Daybreak Rising is a sci-fi, fantasy, dystopian amalgamation with a chosen one that failed and so much diversity you probably won’t know what to do with it. It’s the first in a projected new adult series.
They wanted to see her fail. People assumed the worst of her, without getting to know her beforehand. She’d hardly heard her name in years – just, “Daybreak.”
I have been looking for a book like this.
Basically, this is the story of a failed ‘chosen one’. Years ago, Celosia Brennan was tasked to take down the controlling Council. However, she did what no one thought she would: failed. Now, she’s desperate for a chance to redeem herself.
And she gets that chance, heading the Ember Operative with a group of her fellow mages that don’t trust her.
While the plot is one I adore – I mean, how many times does the ‘chosen one’ actually fail? – what really gets me is the diversity in this book.
We have nearly every main character (of which there are six) fitting somewhere on the LGBT+ spectrum, as well as racial diversity and one character that is blind as well as (at least) one character suffering from PTSD.
This is a book that listens to the voices begging for diverse books and it provides. Provides in a wonderful way and it’s delightful to read.
Now, that being said, as much as I adore the idea behind the story, the characters and the plot itself, the writing is a bit difficult. In fact, it’s a letdown because if the writing had been easier to connect with, I could have given this five stars in a heartbeat.
The descriptions, the way some things – usually minutiae – is over described and things that actually important is barely hinted at was the first problem I noticed.
For example, the main group goes into a pub and it is described as an ‘inviting brick building’ that was ‘full of university students and people getting off work’ while two decent sized paragraphs are dedicated to the food and drink as well as what the eight people eat.
The writing is a bit choppy. There are breaks sometimes after less than a full page, other times after five pages, but even for how short most of the sections are, sometimes the POV character changes in the middle of a section with no indication that it is changing. There are few transition scenes. And, I really hate to say it, this book seems to suffer a bit for that old issue of too much telling instead of showing.
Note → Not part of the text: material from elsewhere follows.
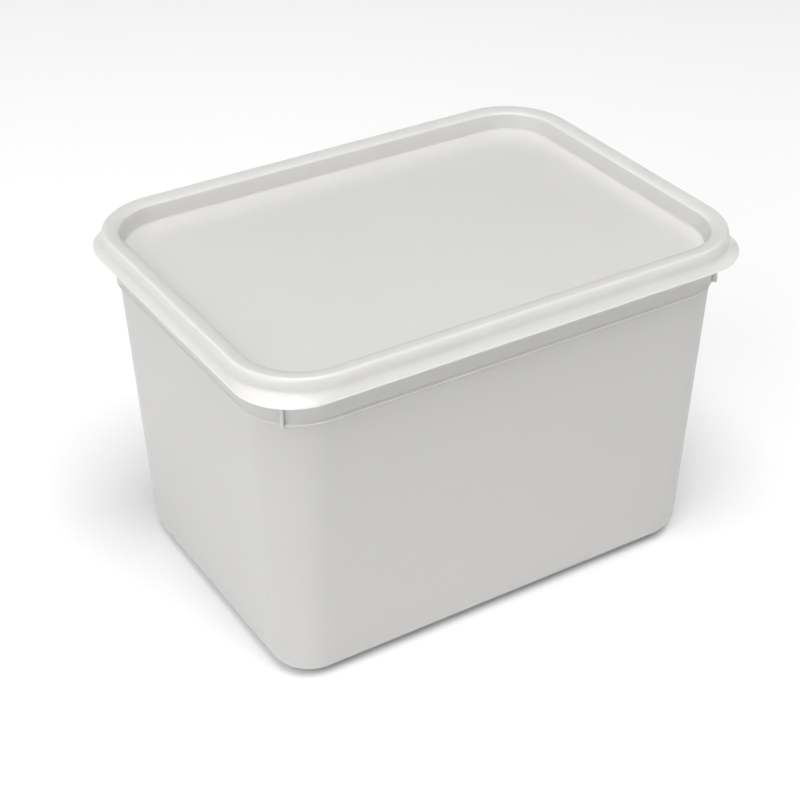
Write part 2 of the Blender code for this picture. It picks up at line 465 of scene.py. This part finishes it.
class CornerFinTree:
    """Stands one thin fin at each corner of a rectangle, turned to face out of its corner."""

    INPUTS = (
        ("Centre X", "NodeSocketFloat"),
        ("Centre Y", "NodeSocketFloat"),
        ("Turn", "NodeSocketFloat"),
        ("Middle", "NodeSocketFloat"),
        ("Size", "NodeSocketVector"),
        ("Height", "NodeSocketFloat"),
        ("Material", "NodeSocketMaterial"),
    )

    def __init__(self) -> None:
        """Build the tree."""
        self.tree = bpy.data.node_groups.new("corner fins", "GeometryNodeTree")
        for name, kind in self.INPUTS:
            self.tree.interface.new_socket(name, in_out="INPUT", socket_type=kind)
        self.tree.interface.new_socket("Geometry", in_out="OUTPUT", socket_type="NodeSocketGeometry")
        self._wire()

    def _math(self, operation: str, *values: Any) -> bpy.types.NodeSocket:
        """Add a maths node and return its result."""
        node = add_node(self.tree, "ShaderNodeMath", dict(enumerate(values)), operation=operation)
        return node.outputs[0]

    def _wire(self) -> None:
        """Wire the tree: four points, one fin shape, and one copy of it on each point."""
        tree = self.tree
        given = tree.nodes.new("NodeGroupInput").outputs
        index = add_node(tree, "GeometryNodeInputIndex").outputs["Index"]
        diagonal = self._math("MULTIPLY_ADD", index, math.pi / 2.0, math.pi / 4.0)
        side_x = self._math("SIGN", self._math("COSINE", diagonal))
        side_y = self._math("SIGN", self._math("SINE", diagonal))
        lean_x = self._math("MULTIPLY", side_x, self._math("COSINE", given["Turn"]))
        lean_y = self._math("MULTIPLY", side_y, self._math("SINE", given["Turn"]))
        centre_x = self._math("MULTIPLY", side_x, given["Centre X"])
        centre_y = self._math("MULTIPLY", side_y, given["Centre Y"])
        x = self._math("MULTIPLY_ADD", lean_x, given["Middle"], centre_x)
        y = self._math("MULTIPLY_ADD", lean_y, given["Middle"], centre_y)
        place = add_node(tree, "ShaderNodeCombineXYZ", {"X": x, "Y": y, "Z": given["Height"]}).outputs[0]
        points = add_node(tree, "GeometryNodePoints", {"Count": 4, "Position": place}).outputs[0]
        turn = add_node(
            tree, "ShaderNodeCombineXYZ", {"X": 0.0, "Y": 0.0, "Z": self._math("ARCTAN2", lean_y, lean_x)}
        ).outputs[0]
        fin = add_node(tree, "GeometryNodeMeshCube", {"Size": given["Size"]}).outputs["Mesh"]
        copies = add_node(
            tree, "GeometryNodeInstanceOnPoints",
            {"Points": points, "Instance": fin, "Rotation": turn},
        )
        smooth = add_node(tree, "GeometryNodeSetShadeSmooth", {"Geometry": copies.outputs[0]})
        real = add_node(tree, "GeometryNodeRealizeInstances", {"Geometry": smooth.outputs[0]})
        dressed = add_node(
            tree, "GeometryNodeSetMaterial",
            {"Geometry": real.outputs[0], "Material": given["Material"]},
        )
        add_node(tree, "NodeGroupOutput", {0: dressed.outputs[0]})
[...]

Finally, the story covers a lot of time – something I’ve never been happy with. In the first half of the book, eight months pass. That that much time is passing was indicated once and prior to that, the only mention that any time was passing at all was a character that was imprisoned for three months. Otherwise, I would have suspected that mere weeks had passed.
I’m sincerely hoping that the writing hiccups will be smoothed out in the sequel, because this series shows a lot of promise and the author is doing a wonderful job at answering the cry for more diverse books.
Content Advisory: There are some instances of consensual sex, though nothing is explicit. There is also some brief discussions of being transgender – including body dysphoria and talk of operations.